A fare più bella figura – spiegano i maroniti – sono quelli che ci hanno messo la faccia durante la votazione. Come Paola Goisis che si sbraccia per mostrare di essere in dissenso sul voto palese per acclamazione. O Giacomo Chiappori e Giovanni Torri: hanno votato no e ci sono stati. Marco Reguzzoni, ex capogruppo alla Camera, cerchiomagista, si accredita, gira qualche minuto, ma poi se ne va: aveva fatto lo stesso durante il consiglio federale della scorsa settimana senza votare la mozione per il candidato unico Maroni. Qualcosa del cerchio magico resta. Nel consiglio federale ci va Marco Desiderati, da Lesmo, detto «sottiletta». Mentre dal Veneto si segnala il boom di preferenze di Massimo Bitonci, anti Tosi per eccellenza. Ma il resto è tutto targato Maroni.
Il Senatùr ha preso la parola per la prima volta poco prima di mezzogiorno. Ha iniziato attaccando indirettamente Tosi, per «quegli imbecilli che vanno in giro con il tricolore». Poi le bordate contro i servizi segreti, il ricordo del complotto, quindi il tentativo di cambiare prima della fine il nuovo statuto della Lega Nord. «Vado a leggermelo», chiude, dicendo una mezza battuta a Zaia che gli sta alle spalle. «Mi stai sempre dietro, inizio a preoccuparmi». Bossi è lucido. La battuta è una critica al governatore del Veneto, che nel suo discorso aveva detto alla gente del nord «di non fare distinzioni di sesso, o religione o colore della pelle».

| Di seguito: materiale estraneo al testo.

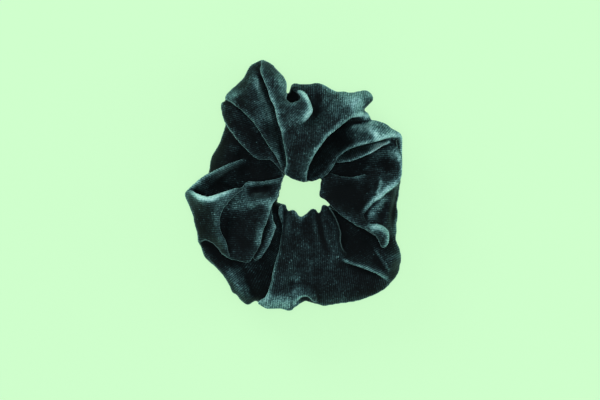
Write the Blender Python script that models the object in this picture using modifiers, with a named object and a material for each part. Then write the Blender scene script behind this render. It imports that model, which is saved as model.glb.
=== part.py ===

Lo statista di Gemonio si allontana. Tra i corridoi di Assago, tra i barbari sognanti, c’è stupore. Un fidato di Maroni avverte. «Va male, Bossi vuole cambiare lo statuto». C’è ansia. Bossi si rinchiude in stanza con i suoi fedelissimi, come detto, ma non basta. Finisce così il congresso leghista. Con l’incognita per il futuro, con la promessa di Bobo di lavorare sin da questa «sera senza guardare la partita». Con gli stati generali del nord a fine luglio e una Pontida che si svolgerà probabilmente a settembre, al posto di Venezia.
Con la certezza dell’articolo 1, sulla Padania libera e indipendente. Con la certezza che il nemico è il governo di Monti. «Il vero nemico della Padania», anche se c’è chi non applaude tra gli spalti gremiti (8mila le presenze secondo gli organizzatori), quando Bobo lo dice. «Va bene così, ora andiamo avanti, cambiamo pagina», dicono in tanti. «La pulizia continuerà», avverte ancora Maroni. Non si sa ancora se i leghisti non si candideranno a Roma. Certo, il nuovo segretario è stato categorico. «Via dalle poltrone romane, basta posti in Rai e chissenefrega delle alleanze».
Di certo, c’è che il più acclamato oggi è stato Luca Zaia, presidente del congresso e osannato in lungo e in largo. Il nuovo segretario ha incoronato Matteo Salvini come suo delfino, ma questa è un’altra storia. Ci sarà tempo per discuterne. La Lega è tornata, vedremo se riuscirà a sopravvivere. «Siamo immortali, come la nostra missione della Padania libera e indipendente», chiude Maroni. La traversata nel deserto continua.